Obviously, this decentralized state of "everything else" doesn't last long. The structure of the brain allows learning to begin immediately, through the neurological system of which it is a part, and such learning stimulates its growth and physical development. If, in a glorious moment, all sensory input is equal, it would be no different than the multitude of sense-datum that is around it. But very quickly, the proprioceptive and interoceptive sensations which that body is constantly producing and reinforcing, phenomenally, become so reinforced that the phenomena slip from sensation to a kind of general bodily awareness (personally, I believe that this it's this background sensation, almost like white noise, that is what is responsible for "just knowing" you're not dreaming when you're awake. But that's another potential entry).  Think for a moment, when you're not touching something, can you feel your hands? When they're not moving, or in contact with any surface, are you feeling them?
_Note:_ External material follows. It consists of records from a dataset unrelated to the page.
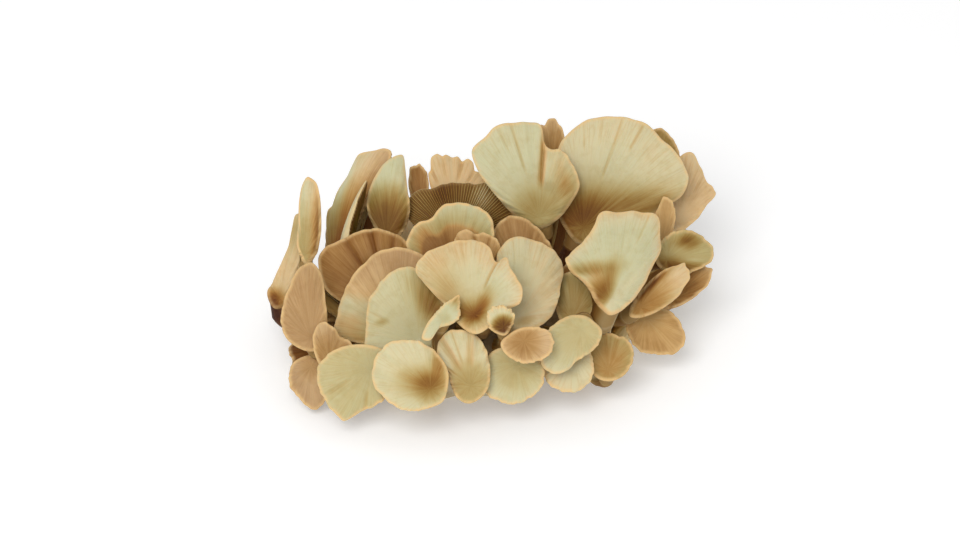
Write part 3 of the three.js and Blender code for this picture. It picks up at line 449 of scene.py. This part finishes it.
def capHeight(cap, x, y, angle, share):
    # Height of the smooth top: a funnel rising from the stem, an edge rolled down, waves that grow towards the
    # edge, frills, creases and folds that run out from the stem, and hollows.
    reach, seed, waves = cap["reach"], cap["seed"], cap["waves"]
    front = np.clip(1 - (np.abs(angle) / math.radians(growth["frontTop"])) ** 4, 0, 1)
    wave = (np.sin(waves * angle + tau * draw(seed, 4))
            + 0.5 * share * np.sin((2 * waves + 1) * angle + tau * draw(seed, 5)))
    out = np.hypot(x, y)
    z = (cap["funnel"] * (1 - np.exp(-(out / (growth["funnelWidth"] * reach)) ** 2))
         - cap["curl"] * share ** 5 + front * cap["wave"] * share ** 2 * wave)
    frill = cap["ruffle"] * share ** 7 * ripples(angle, seed, growth["frillWaves"], 6)
    pleat = ripples(angle, seed, growth["pleatWaves"], 9, 2 * share)
    pleat = growth["pleatHeight"] * smooth(share, 0.25, 0.9) * pleat
    z = z + front * reach * (frill + pleat)
    for degrees, begins, ends, depth, width in cap["creases"]:
        off, on = along(angle, out, degrees, begins, ends)
        z = z - on * depth * (hill(off, width) - crease["bank"] * hill(off, crease["bankWidth"] * width))
    for degrees, begins, ends, height in cap["folds"]:
        off, on = along(angle, out, degrees, begins, ends)
        raised = smooth(-off, -fold["step"], fold["step"]) * hill(np.minimum(off, 0), fold["rise"])
        sunk = fold["dip"] * smooth(off, -fold["step"], fold["step"]) * hill(off, fold["dipWidth"])
        z = z + on * height * (raised - sunk)
    for hollow in cap["hollows"]:
        z = z - hollow[5] * inHollow(x, y, hollow)
    return z


def capPaint(cap, x, y, angle, share):
    # Tone runs from the inner to the outer colour and leans from left to right; painted shade gathers as brown round
    # the stem, in creases, under folds and in hollows, with a painted highlight beside each crease and in some hollows.
    side = np.where(y > 0, y / cap["left"], y / cap["right"])
    out = np.hypot(x, y)
    tone = mixed(*cap["tone"], smooth(share, *cap["zone"])) - cap["tilt"] * side
    amount, farOut = cap["brown"]
    brown = amount * (1 - smooth(out / cap["reach"], 0.25 * farOut, farOut))
    # Painted shade in each crease, with a painted highlight on its lit side.
    for degrees, begins, ends, depth, width in cap["creases"]:
        off, on = along(angle, out, degrees, begins, ends)
        line = on * min(depth, 1) * (hill(off, width) - crease["bank"] * hill(off + crease["litSide"] * width, width))
        tone, brown = tone + crease["tone"] * line, brown + crease["brown"] * line
    # Painted shade at the foot of each fold.
    for degrees, begins, ends, height in cap["folds"]:
        off, on = along(angle, out, degrees, begins, ends)
        line = on * min(height, 1)
        tone = tone + line * (0.5 * hill(off + 0.6, 0.8) + 0.3 * hill(off - 1, 1.5))
        brown = brown + 0.4 * line * hill(off - 0.6, 1.0)
    for hollow in cap["hollows"]:
        near = inHollow(x, y, hollow)
        tone, brown = tone + hollow[6] * near, brown + hollow[7] * near
    return tone, np.maximum(brown, 0)


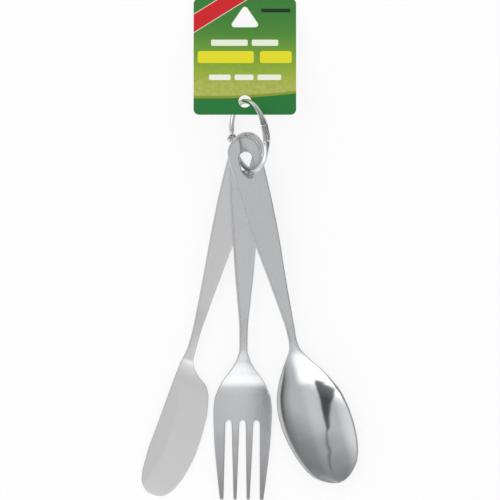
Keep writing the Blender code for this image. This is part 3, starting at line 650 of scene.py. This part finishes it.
# %% Shader helpers
def group_node(tree, group, **values):
    """A node group with its inputs fed by name."""
    node = tree.nodes.new("ShaderNodeGroup")
    node.node_tree = group
    for key, item in values.items():
        feed(tree, node.inputs[key.replace("_", " ")], item)
    return node


def mix_colour(tree, factor, under, over):
    """Colour mixed from two others; returns its output."""
    node = tree.nodes.new("ShaderNodeMix")
    node.data_type = "RGBA"
    for key, item in (("Factor", factor), ("A", under), ("B", over)):
        feed(tree, node.inputs[key], item)
    return node.outputs["Result"]


def noise(tree, vector, scale, detail=2.0, roughness=0.5):
    """Value of a noise texture."""
    return add(tree, "ShaderNodeTexNoise", Vector=vector, Scale=scale, Detail=detail,
               Roughness=roughness).outputs[0]


def colour_ramp(tree, value, rows):
    """Colour by a value, from (place, colour) rows."""
    node = add(tree, "ShaderNodeValToRGB", value)
    stops = node.color_ramp.elements
    while len(stops) < len(rows):
        stops.new(0.5)
    for stop, (spot, colour) in zip(stops, rows):
        stop.position = spot
        stop.color = colour
    return node.outputs[0]


def new_material(name):
    """Material with its tree and its Principled shader."""
    mat = bpy.data.materials.new(name)
    mat.use_nodes = True
    return mat, mat.node_tree, mat.node_tree.nodes["Principled BSDF"]


def relief(tree, shader, height, strength, depth):
    """Small bumps on a shader, with their depth in metres."""
    bump = add(tree, "ShaderNodeBump", Strength=strength, Distance=depth, Height=height)
    tree.links.new(bump.outputs[0], shader.inputs["Normal"])


# %% Shader group: polished grain
SCRATCH_TURN, SCRATCH_STRETCH = (0.0, 0.0, 0.5), (3.2, 0.35, 1.0)
SCRATCH_SCALE, SCRATCH_WIDE, SCRATCH_DEEP = 26.0, 0.012, 0.25


def grain_group():
    """Group that makes roughness, height and tone of polished metal."""
    tree = bpy.data.node_groups.new("polished_grain", "ShaderNodeTree")
    calc = partial(math_node, tree)
    socket(tree, "Vector", "NodeSocketVector")
    for name, value in (("Lines Across", 700.0), ("Lines Along", 9.0), ("Cloud Scale", 14.0),
                        ("Base Roughness", 0.28), ("Line Roughness", 0.06),
                        ("Cloud Roughness", 0.04), ("Scratch Roughness", 0.08)):
        socket(tree, name, "NodeSocketFloat", value=value)
    for name in ("Roughness", "Height", "Tone"):
        socket(tree, name, "NodeSocketFloat", "OUTPUT")
    given = tree.nodes.new("NodeGroupInput").outputs
    scale = add(tree, "ShaderNodeCombineXYZ", given["Lines Across"], given["Lines Along"], 1.0)
    stretch = add(tree, "ShaderNodeVectorMath", given["Vector"], scale.outputs[0])
    stretch.operation = "MULTIPLY"
    lines = noise(tree, stretch.outputs[0], 1.0, 3.0)
    clouds = noise(tree, given["Vector"], given["Cloud Scale"], 4.0)
    tilt = add(tree, "ShaderNodeMapping", Vector=given["Vector"], Rotation=SCRATCH_TURN,
               Scale=SCRATCH_STRETCH)
    marks = add(tree, "ShaderNodeTexVoronoi", Vector=tilt.outputs[0], Scale=SCRATCH_SCALE)
    marks.feature = "DISTANCE_TO_EDGE"
    scratch = map_range(tree, marks.outputs["Distance"], 0.0, SCRATCH_WIDE, 1.0, 0.0)
    rough = given["Base Roughness"]
    for amount, name in ((calc("SUBTRACT", lines, 0.5), "Line Roughness"),
                         (calc("SUBTRACT", clouds, 0.5), "Cloud Roughness"),
                         (scratch, "Scratch Roughness")):
        rough = calc("MULTIPLY_ADD", amount, given[name], rough)
    add(tree, "NodeGroupOutput", Roughness=rough,
        Height=calc("MULTIPLY_ADD", scratch, -SCRATCH_DEEP, lines),
        Tone=map_range(tree, clouds, 0.3, 0.7, 0.97, 1.0))
    return tree


GRAIN = grain_group()

# %% A metal from the group
CLOUD_TONE, GRAIN_DEPTH = 0.9, 0.00003
DISH_SHADE_SHARE, DISH_SHADE_TONE = 0.3, (0.12, 0.13, 0.14, 1.0)      # painted shade: how far the dish round the hole is darkened, and to what colour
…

At first you don't think so, but then if you start to concentrate a bit, maybe move them slightly and try to hold onto the sensation of the skin of the crooks of your fingers touching the skin perpendicular to it, there is a little "weight" that's not really weight but more like some kind of presence or mass. It's kind of a neutral sensation. It's just "there." That's part of proprioception. Just as the awareness of the movements and rumblings of your internal organs is interoception. And when you go about your business it falls into the background or is woven back into the tapestry of all your other sensations. Those bodily sensations, for the most part, are so constantly associated with a "self" that they become fused with it.

My contention is that this type of bodily sensation was, at one very early point in each of our lives, just as vibrant and present as resting a hand on a table, or as the sounds that occur, or any other sensory stimuli. The body is a phenomena like all other phenomena we consider to be "other." But because the sensation of our own bodies is always present via our interoception and proprioception, it becomes part of an overall awareness.